5.2 Limitations and further research

Our study has multiple limitations that offer opportunities for future research. Our first limitation concerns our database, which is limited to the US market. Although the US market is certainly the largest ecosystem for entrepreneurship, an expansion to other regions would be interesting. Other venture and investor characteristics such as ethics or cultural differences could be included. Furthermore, due to the limitations of the data sources, Crunchbase and Eikon, not all investments in the US market are included, especially those by BAs, because their investments are often done without public attention.

Second, we chose to investigate three investor characteristics – reputation, prior investment ties, and geographical proximity to the new venture – because their importance with regard to investment decisions is known from prior literature regarding single investors or syndications of the same investor type. Other investor characteristics, such as professional and managerial background, educational level, and gender, might be of interest.

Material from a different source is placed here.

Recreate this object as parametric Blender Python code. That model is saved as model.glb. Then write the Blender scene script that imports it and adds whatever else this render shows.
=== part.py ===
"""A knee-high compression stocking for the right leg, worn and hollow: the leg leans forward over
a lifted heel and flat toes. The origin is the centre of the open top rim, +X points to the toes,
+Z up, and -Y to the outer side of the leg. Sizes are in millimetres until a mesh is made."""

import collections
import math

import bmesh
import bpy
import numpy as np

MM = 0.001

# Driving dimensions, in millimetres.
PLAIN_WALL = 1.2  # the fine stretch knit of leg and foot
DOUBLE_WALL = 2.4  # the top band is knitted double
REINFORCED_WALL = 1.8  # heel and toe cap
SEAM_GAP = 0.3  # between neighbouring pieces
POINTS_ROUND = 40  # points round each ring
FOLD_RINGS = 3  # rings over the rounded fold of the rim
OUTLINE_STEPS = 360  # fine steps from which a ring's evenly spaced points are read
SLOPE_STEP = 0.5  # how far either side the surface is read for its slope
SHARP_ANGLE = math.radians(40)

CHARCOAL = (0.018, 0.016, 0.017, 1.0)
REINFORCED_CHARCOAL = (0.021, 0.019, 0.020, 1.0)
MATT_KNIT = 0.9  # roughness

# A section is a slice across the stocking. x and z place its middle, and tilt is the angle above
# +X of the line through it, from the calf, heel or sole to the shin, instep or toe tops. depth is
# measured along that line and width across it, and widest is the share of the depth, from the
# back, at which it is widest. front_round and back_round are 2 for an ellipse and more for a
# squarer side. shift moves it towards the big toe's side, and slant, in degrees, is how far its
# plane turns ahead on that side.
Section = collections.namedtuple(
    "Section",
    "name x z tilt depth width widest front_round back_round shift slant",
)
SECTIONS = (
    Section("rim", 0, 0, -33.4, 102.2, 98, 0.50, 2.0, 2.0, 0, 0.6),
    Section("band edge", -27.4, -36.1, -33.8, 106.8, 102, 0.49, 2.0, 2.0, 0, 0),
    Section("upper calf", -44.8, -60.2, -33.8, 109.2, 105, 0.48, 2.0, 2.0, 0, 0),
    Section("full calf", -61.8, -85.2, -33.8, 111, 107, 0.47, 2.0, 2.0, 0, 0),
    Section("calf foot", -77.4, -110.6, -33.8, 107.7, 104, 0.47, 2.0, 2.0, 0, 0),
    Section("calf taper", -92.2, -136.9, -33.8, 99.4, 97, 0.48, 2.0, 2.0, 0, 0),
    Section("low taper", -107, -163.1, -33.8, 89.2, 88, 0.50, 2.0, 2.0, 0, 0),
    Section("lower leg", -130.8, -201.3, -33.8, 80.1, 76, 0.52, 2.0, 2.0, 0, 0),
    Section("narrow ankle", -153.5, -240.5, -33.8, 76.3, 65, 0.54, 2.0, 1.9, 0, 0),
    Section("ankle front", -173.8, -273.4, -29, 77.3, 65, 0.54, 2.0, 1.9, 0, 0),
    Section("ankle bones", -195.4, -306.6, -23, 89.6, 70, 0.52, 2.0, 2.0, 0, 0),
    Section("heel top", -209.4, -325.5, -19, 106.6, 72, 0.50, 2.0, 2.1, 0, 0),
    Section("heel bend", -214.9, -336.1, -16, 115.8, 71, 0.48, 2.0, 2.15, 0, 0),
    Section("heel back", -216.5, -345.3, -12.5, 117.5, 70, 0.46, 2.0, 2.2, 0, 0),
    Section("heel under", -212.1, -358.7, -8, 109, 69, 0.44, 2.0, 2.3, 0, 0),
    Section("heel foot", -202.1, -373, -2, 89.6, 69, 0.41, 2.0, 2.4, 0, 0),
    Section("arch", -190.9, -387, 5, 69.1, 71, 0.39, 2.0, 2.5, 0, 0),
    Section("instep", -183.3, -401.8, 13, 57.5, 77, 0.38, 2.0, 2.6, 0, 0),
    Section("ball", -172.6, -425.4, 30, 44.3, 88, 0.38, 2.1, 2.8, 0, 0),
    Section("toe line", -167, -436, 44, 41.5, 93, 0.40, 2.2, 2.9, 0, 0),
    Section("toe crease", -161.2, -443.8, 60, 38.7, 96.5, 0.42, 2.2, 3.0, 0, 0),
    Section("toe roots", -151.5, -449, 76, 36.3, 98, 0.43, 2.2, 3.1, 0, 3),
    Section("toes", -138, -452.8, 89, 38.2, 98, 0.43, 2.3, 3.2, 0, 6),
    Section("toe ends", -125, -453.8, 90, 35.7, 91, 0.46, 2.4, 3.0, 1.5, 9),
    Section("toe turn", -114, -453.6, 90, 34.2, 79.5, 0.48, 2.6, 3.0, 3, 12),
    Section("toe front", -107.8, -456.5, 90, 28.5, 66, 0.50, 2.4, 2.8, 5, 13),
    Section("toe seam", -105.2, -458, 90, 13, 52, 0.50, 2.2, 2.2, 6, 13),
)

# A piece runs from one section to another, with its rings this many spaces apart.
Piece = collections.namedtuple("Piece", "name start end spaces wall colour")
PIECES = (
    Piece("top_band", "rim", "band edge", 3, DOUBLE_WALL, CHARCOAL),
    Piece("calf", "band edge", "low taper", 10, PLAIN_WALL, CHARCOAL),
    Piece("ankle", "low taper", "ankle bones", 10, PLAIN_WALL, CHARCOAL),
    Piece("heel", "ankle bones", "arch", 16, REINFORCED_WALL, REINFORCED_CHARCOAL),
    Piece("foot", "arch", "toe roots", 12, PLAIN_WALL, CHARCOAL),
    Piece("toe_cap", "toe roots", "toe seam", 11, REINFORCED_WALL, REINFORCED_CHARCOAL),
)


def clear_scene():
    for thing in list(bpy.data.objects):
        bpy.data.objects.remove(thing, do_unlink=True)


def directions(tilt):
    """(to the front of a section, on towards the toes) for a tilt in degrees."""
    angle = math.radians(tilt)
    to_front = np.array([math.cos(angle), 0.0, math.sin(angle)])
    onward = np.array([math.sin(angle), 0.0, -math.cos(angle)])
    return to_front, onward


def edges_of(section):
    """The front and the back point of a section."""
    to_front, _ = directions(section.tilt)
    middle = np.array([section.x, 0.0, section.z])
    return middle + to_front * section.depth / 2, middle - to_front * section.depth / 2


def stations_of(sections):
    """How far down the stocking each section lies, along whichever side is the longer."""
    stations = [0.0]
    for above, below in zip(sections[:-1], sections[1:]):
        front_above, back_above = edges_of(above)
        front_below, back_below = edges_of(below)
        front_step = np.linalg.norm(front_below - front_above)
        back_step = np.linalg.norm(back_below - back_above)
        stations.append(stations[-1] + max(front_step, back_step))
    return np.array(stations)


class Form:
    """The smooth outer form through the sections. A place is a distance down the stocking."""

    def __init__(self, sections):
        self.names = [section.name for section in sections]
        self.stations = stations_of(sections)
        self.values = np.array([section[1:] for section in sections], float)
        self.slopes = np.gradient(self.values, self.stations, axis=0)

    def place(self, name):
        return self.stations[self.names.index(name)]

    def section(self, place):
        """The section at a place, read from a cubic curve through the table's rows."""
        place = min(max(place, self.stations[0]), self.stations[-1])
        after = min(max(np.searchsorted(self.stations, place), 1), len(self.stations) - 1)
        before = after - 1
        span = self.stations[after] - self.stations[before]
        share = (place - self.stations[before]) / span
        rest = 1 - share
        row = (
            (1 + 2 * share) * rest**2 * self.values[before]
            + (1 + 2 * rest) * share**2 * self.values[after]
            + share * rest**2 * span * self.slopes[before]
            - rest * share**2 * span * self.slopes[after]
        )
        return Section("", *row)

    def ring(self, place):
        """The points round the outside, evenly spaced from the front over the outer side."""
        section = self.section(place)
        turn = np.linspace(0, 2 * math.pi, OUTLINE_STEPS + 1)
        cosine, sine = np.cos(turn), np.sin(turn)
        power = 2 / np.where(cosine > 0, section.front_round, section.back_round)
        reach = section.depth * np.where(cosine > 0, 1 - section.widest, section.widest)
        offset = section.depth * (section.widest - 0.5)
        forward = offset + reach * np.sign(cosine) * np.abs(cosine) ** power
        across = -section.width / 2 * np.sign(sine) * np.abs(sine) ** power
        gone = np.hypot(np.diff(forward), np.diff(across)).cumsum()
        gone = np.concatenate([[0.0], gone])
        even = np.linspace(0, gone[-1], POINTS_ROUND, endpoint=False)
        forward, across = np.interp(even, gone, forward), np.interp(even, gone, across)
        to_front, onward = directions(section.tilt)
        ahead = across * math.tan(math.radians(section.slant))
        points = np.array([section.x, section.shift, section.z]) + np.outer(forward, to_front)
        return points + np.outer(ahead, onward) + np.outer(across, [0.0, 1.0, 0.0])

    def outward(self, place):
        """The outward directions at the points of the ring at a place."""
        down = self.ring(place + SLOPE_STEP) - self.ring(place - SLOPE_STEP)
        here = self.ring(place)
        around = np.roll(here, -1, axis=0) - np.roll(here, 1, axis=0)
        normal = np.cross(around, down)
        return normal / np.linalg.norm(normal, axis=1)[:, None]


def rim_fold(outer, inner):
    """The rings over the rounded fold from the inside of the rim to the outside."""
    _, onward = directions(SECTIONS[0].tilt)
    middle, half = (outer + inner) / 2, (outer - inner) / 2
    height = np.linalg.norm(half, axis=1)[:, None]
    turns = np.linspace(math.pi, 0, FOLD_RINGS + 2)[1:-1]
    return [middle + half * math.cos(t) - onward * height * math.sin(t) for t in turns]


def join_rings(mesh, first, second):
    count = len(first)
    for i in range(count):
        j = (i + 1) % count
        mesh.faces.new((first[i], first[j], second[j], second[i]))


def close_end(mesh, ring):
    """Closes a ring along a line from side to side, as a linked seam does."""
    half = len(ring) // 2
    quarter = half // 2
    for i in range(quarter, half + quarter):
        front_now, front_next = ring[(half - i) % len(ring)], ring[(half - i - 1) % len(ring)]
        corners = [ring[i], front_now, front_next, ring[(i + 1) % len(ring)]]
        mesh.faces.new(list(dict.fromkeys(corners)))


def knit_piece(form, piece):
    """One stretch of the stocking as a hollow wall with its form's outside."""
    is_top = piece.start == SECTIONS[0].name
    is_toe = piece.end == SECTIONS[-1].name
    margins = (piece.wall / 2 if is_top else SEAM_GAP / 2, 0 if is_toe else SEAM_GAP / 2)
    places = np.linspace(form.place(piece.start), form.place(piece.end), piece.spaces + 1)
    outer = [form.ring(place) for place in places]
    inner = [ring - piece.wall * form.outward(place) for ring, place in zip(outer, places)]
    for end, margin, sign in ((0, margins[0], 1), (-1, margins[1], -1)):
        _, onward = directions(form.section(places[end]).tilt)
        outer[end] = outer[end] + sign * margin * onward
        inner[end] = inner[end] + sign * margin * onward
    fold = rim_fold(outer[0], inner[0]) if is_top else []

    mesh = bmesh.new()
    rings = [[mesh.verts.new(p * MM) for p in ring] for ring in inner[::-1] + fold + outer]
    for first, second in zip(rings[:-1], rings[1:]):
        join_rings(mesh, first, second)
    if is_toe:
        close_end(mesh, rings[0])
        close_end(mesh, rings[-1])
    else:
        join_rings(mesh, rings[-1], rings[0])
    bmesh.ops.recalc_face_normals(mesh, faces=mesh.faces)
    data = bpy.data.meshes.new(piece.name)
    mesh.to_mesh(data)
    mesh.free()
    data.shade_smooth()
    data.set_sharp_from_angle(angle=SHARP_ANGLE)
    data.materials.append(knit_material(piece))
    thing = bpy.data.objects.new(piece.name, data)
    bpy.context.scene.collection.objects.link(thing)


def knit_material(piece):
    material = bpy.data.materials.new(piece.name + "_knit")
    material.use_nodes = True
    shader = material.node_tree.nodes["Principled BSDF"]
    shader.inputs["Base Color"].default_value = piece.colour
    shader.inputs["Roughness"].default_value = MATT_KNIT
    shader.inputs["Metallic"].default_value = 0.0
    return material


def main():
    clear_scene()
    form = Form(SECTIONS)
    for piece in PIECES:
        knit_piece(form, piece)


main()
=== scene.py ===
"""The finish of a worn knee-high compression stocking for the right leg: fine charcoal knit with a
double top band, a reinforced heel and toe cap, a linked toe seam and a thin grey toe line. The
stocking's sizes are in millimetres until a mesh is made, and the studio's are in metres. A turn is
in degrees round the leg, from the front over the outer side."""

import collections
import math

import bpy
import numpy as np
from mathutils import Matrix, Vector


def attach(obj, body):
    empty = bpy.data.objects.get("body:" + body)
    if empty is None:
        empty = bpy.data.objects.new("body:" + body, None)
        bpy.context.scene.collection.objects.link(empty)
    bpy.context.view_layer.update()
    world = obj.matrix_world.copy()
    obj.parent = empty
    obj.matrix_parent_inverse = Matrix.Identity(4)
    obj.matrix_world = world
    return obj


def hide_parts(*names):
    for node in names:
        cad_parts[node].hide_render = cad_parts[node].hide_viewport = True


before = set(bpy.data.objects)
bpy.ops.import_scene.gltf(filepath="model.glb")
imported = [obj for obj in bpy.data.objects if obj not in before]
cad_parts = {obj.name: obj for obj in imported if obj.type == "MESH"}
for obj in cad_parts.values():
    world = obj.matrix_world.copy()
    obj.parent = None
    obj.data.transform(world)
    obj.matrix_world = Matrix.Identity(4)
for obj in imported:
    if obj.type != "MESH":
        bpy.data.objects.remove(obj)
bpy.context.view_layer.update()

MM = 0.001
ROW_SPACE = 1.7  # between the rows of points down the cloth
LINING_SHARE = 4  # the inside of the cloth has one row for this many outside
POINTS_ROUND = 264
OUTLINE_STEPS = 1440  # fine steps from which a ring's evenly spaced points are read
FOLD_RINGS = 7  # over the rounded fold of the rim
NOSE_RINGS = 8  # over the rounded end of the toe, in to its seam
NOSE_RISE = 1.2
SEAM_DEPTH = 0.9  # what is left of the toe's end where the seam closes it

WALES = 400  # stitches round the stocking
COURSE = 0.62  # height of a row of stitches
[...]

Third, investor networks could be investigated in terms of quality and quantity measures (Ter Wal et al. 2016). Along with prior investment ties, mutual affiliations in networks could be another way to trace co-investment opportunities.

Fourth, the decision to participate in a co-investment is likely influenced by the characteristics of the new venture. Hence, future research might include distinctive new venture characteristics for a deeper understanding of how new ventures decide on the compositions of their investor portfolios. In this regard, other variables such as the number of interested investors per funding round would also be interesting to examine.

Fifth, regarding possible time effects, we consider investors’ behavior only in the first funding round of a new venture. Future research could study the behavior of the same investors in subsequent funding rounds of the same new venture. Also, the development of investors’ behavior across different funding rounds with different new ventures might be interesting to study to understand investors’ experience and learning effects.